Abschüsse als Abschreckung rechtswidrig?

Lisdorf · In der Diskussion um gefräßige Nilgänse in der Lisdorfer Au hat sich Mario Natale geäußert. Der Diplom-Forstwirt ist Leiter des Amts für ökologische Stadtentwicklung in Saarlouis.

 Verdauungs-Schwimmen nach dem Salat-Menü? Man weiß es nicht. Wo diese Nilgans-Familie gefuttert hat, ist unbekannt. Foto: K. Borger

Verdauungs-Schwimmen nach dem Salat-Menü? Man weiß es nicht. Wo diese Nilgans-Familie gefuttert hat, ist unbekannt. Foto: K. Borger

Foto: K. Borger

Wie berichtet lassen sich auf den Feldern der Lisdorfer Gemüsebauern die eingewanderten Nilgänse vor allem junge Salatpflanzen schmecken, was zu nicht unerheblichen Fraßschäden führen soll. Deshalb hat Heiner Groß aus Lisdorf bei Stadt und Landkreis Saarlouis angeregt, einige der Vögel zu schießen. Damit sei die ganze Population zu vertreiben. Notwendig für eine Erlaubnis der Jagd wäre es, dass die Schonzeit der Tiere - die gilt von 16. Januar bis 31. Oktober - aufgehoben würde.

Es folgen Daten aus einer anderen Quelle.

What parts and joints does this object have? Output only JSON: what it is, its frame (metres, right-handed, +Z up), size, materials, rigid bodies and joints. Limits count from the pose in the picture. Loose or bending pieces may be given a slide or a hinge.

Entscheiden muss dies die Obere Jagdbehörde beim Umweltministerium in Saarbrücken. Natale ist nicht zuständig für die Genehmigung, mahnt aber eine ausführliche Erörterung des Themas an. "Es ist weder ausreichend diskutiert noch nachgewiesen, dass die beantragte Lösung sinnvoll ist. Außerdem fehlen hinreichende Anhaltspunkte, dass eine Jagderöffnung tatsächlich den gewünschten Erfolg bringen würde", sagt er. Wegen des nicht zu unterschätzenden Konfliktpotenzials "im Widerstreit zwischen Naturschutz, Naherholung, Jagd und Tierschutz" sollten seiner Meinung nach Natur- und Tierschutzverbände eingebunden werden.

Vertreiben ohne Abschuss

Vertreiben ließen sich die Nilgänse auch ohne Abschuss, etwa mit Lärm oder Hunden. Einzelne Tiere als Warnung für andere abzuschießen, hält Natale für nicht mit dem Tierschutzgesetz vereinbar. Eine Haltung, wonach die Nilgänse als Eindringlinge eliminiert werden müssten, käme außerdem Jahrzehnte verspätet, weil diese schon lange am Saaraltarm nisteten. Namens des Amts für ökologische Stadtentwicklung regt Natale an, "für die gesamte Region fachlich zu erörtern, ob Nilgänse in der freien Natur toleriert werden sollen oder nicht". Das Vorkommen der Art erscheint ihm "grundsätzlich allgemein vergleichbar mit dem Vorkommen von Jagdfasan, Nutria, Haustauben" und sei daher nicht zwangsläufig dogmatisch abzulehnen.

Was Fraßschäden betrifft, regt er Entschädigungen für die Bauern an. "Vorrangig sollte dabei nicht der Ersatz entstandener Schäden erfolgen, sondern Entschädigungen für den Mehraufwand für Schutzmaßnahmen", meint Natale. Er hält es für sinnvoll, die Koordination übergeordnet bei der saarländischen Naturwacht anzusiedeln. "Andere Möglichkeiten prüfen", fordert Gabriel Mahren, Fraktionsvorsitzender der Grünen im Saarlouiser Stadtrat im Nilgänse-Konflikt in der Lisdorfer Au. Bevor man bei einem solchen Thema "die offenbar allzeit bereite Jägerschaft" frage, sollte man sich zunächst fachkundigen Rat bei den Natur- und Tierschutzverbänden der Region einholen, schlägt er vor. "Ich selbst halte den Vorschlag quasi zur Abschreckung ein paar der Zugvögel zu erschießen für archaisch", sagt Mahren.

Sicherlich werde es andere Möglichkeiten geben, die durch den Salatverzehr der Nilgänse entstandenen Schäden zu vermeiden, meint der Grüne, sei es durch weniger grausame Abschreckungen, sei es durch Entschädigung der betroffenen Landwirte.

Im Norden nachfragen

Mahren: "Mit dem Aufheben des Schonzeitschutzes würde das saarländische Umweltministerium einen kaum zu korrigierenden Präzedenzfall schaffen, der den Schutzgedanken ad absurdum führen dürfte." Dem Ministerium sei eher geraten, sich über die Situation in anderen Regionen, etwa in Norddeutschland, zu informieren und sich beratend an die Landwirte zu wenden.